» What the task asks: Reproduce exactly the lines of the material beneath, from the line that contains "degrees and starts" to the line that contains "for node in", both included, and no other lines.

» Supplied material:
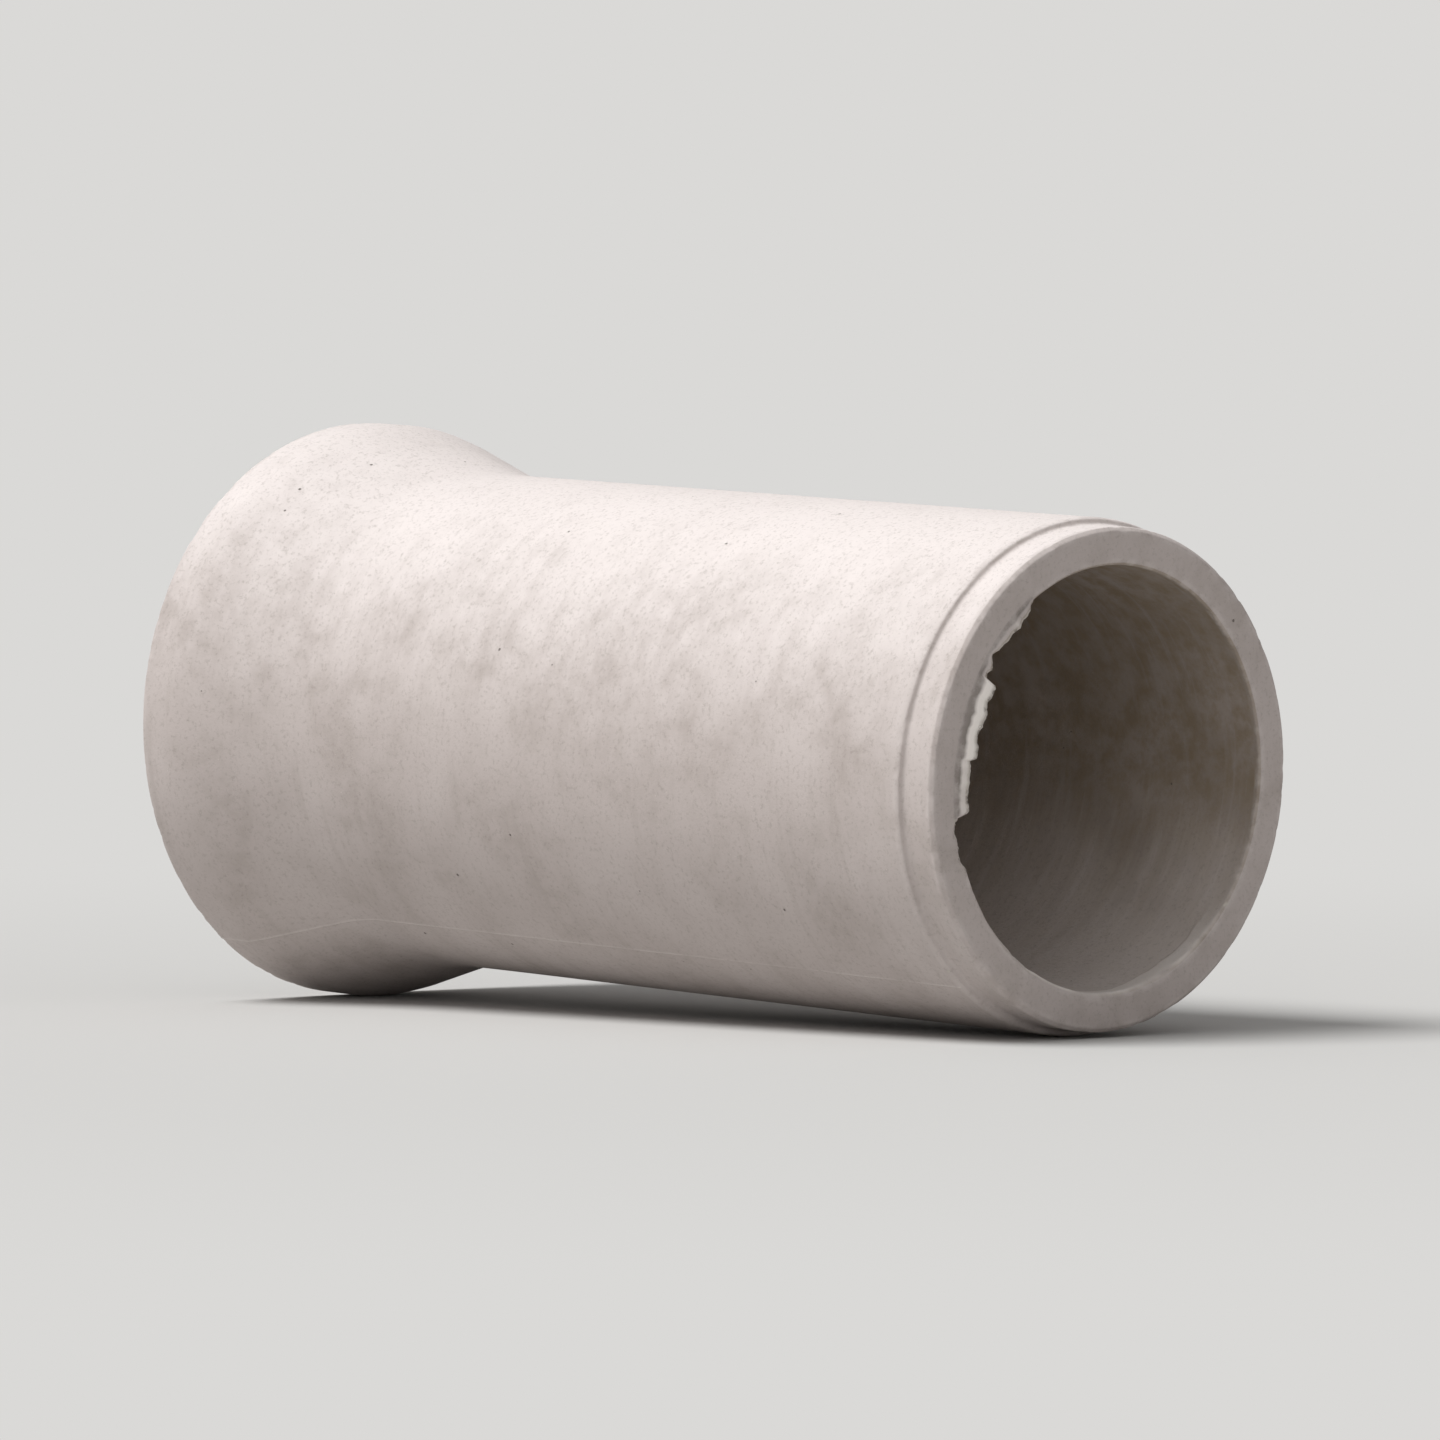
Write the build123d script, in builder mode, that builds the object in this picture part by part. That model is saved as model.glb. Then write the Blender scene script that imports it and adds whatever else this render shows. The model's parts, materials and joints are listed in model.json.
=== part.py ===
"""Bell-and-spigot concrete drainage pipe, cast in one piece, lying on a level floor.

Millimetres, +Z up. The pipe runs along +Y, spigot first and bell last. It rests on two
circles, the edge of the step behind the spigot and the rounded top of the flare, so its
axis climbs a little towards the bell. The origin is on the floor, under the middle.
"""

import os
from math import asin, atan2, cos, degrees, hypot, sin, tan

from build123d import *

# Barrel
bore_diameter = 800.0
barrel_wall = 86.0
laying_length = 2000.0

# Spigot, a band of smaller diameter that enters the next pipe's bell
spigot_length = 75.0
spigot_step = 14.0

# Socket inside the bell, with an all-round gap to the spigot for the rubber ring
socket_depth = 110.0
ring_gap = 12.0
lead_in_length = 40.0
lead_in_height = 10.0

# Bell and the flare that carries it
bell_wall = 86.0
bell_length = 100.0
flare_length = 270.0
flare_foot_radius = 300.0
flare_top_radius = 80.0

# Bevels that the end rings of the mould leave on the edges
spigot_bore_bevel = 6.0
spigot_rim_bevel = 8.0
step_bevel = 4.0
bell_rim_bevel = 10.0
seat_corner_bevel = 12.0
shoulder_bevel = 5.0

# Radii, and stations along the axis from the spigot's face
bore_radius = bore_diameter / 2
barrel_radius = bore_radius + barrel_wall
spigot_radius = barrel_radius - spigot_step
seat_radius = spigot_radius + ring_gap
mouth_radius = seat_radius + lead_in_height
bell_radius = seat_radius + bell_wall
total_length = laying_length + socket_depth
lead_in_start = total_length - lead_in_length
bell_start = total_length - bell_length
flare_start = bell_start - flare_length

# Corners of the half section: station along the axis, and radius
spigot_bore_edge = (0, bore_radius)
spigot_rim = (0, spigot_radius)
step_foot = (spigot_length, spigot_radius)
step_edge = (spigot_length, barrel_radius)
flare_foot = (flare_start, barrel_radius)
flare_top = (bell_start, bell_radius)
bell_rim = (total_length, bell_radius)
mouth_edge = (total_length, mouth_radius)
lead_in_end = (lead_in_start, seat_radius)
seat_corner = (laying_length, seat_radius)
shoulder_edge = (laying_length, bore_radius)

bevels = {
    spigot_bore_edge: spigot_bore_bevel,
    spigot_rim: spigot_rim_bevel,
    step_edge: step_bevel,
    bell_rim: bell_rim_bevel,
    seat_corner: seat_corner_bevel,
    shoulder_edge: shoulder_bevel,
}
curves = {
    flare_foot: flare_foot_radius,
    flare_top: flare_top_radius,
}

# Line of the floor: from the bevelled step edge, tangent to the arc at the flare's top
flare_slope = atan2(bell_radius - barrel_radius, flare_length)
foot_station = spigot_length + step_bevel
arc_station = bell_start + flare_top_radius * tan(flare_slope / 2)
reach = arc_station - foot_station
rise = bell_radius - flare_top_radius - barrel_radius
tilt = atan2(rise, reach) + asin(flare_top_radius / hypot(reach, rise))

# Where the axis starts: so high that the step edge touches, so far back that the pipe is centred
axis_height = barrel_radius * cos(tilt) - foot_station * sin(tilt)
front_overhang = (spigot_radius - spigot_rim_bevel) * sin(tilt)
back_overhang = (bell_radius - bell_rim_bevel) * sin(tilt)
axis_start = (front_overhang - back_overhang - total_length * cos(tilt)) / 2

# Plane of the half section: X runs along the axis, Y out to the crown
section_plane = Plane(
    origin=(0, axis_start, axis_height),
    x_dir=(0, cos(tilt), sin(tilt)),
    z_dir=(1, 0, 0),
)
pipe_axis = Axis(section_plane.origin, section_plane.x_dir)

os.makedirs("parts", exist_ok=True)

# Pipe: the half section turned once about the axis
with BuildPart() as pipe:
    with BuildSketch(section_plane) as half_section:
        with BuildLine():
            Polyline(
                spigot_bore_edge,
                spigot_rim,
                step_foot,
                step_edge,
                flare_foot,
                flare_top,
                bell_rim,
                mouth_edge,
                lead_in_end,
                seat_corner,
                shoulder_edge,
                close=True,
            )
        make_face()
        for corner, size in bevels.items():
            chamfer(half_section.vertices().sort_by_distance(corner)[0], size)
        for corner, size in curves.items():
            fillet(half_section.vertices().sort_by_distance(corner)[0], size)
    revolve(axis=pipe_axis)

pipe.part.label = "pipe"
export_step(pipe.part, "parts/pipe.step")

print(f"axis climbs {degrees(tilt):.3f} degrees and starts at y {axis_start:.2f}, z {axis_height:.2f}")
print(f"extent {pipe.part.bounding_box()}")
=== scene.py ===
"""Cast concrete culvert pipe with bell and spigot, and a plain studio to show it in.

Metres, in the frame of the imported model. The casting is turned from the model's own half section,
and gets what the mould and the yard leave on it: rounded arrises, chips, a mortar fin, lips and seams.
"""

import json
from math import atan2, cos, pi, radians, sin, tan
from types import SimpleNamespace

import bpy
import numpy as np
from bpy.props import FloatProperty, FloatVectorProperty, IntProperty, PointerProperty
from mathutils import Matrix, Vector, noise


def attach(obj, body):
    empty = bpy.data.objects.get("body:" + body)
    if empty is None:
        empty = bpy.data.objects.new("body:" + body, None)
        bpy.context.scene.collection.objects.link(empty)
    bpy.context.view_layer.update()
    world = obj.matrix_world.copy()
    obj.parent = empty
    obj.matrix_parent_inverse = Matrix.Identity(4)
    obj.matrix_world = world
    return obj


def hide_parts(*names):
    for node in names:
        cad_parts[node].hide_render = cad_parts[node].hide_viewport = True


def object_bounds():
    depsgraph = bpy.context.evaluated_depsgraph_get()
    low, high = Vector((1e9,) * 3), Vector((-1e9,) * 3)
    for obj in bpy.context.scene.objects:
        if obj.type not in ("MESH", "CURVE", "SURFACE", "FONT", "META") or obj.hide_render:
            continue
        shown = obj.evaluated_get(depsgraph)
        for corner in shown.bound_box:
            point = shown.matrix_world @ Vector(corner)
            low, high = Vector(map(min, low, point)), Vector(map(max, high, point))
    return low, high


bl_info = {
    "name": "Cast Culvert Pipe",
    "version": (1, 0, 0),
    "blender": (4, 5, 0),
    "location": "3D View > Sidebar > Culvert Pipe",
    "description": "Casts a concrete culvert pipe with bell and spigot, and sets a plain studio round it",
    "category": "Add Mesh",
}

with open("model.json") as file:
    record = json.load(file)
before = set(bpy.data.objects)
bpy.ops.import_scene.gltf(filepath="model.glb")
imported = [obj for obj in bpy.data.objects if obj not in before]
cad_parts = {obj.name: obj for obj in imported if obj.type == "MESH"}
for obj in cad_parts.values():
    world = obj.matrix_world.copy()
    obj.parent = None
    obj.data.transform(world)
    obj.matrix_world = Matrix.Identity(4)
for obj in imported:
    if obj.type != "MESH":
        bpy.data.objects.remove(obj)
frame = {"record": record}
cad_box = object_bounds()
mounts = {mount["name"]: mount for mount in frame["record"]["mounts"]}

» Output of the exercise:
print(f"axis climbs {degrees(tilt):.3f} degrees and starts at y {axis_start:.2f}, z {axis_height:.2f}")
print(f"extent {pipe.part.bounding_box()}")
=== scene.py ===
"""Cast concrete culvert pipe with bell and spigot, and a plain studio to show it in.

Metres, in the frame of the imported model. The casting is turned from the model's own half section,
and gets what the mould and the yard leave on it: rounded arrises, chips, a mortar fin, lips and seams.
"""

import json
from math import atan2, cos, pi, radians, sin, tan
from types import SimpleNamespace

import bpy
import numpy as np
from bpy.props import FloatProperty, FloatVectorProperty, IntProperty, PointerProperty
from mathutils import Matrix, Vector, noise


def attach(obj, body):
    empty = bpy.data.objects.get("body:" + body)
    if empty is None:
        empty = bpy.data.objects.new("body:" + body, None)
        bpy.context.scene.collection.objects.link(empty)
    bpy.context.view_layer.update()
    world = obj.matrix_world.copy()
    obj.parent = empty
    obj.matrix_parent_inverse = Matrix.Identity(4)
    obj.matrix_world = world
    return obj


def hide_parts(*names):
    for node in names:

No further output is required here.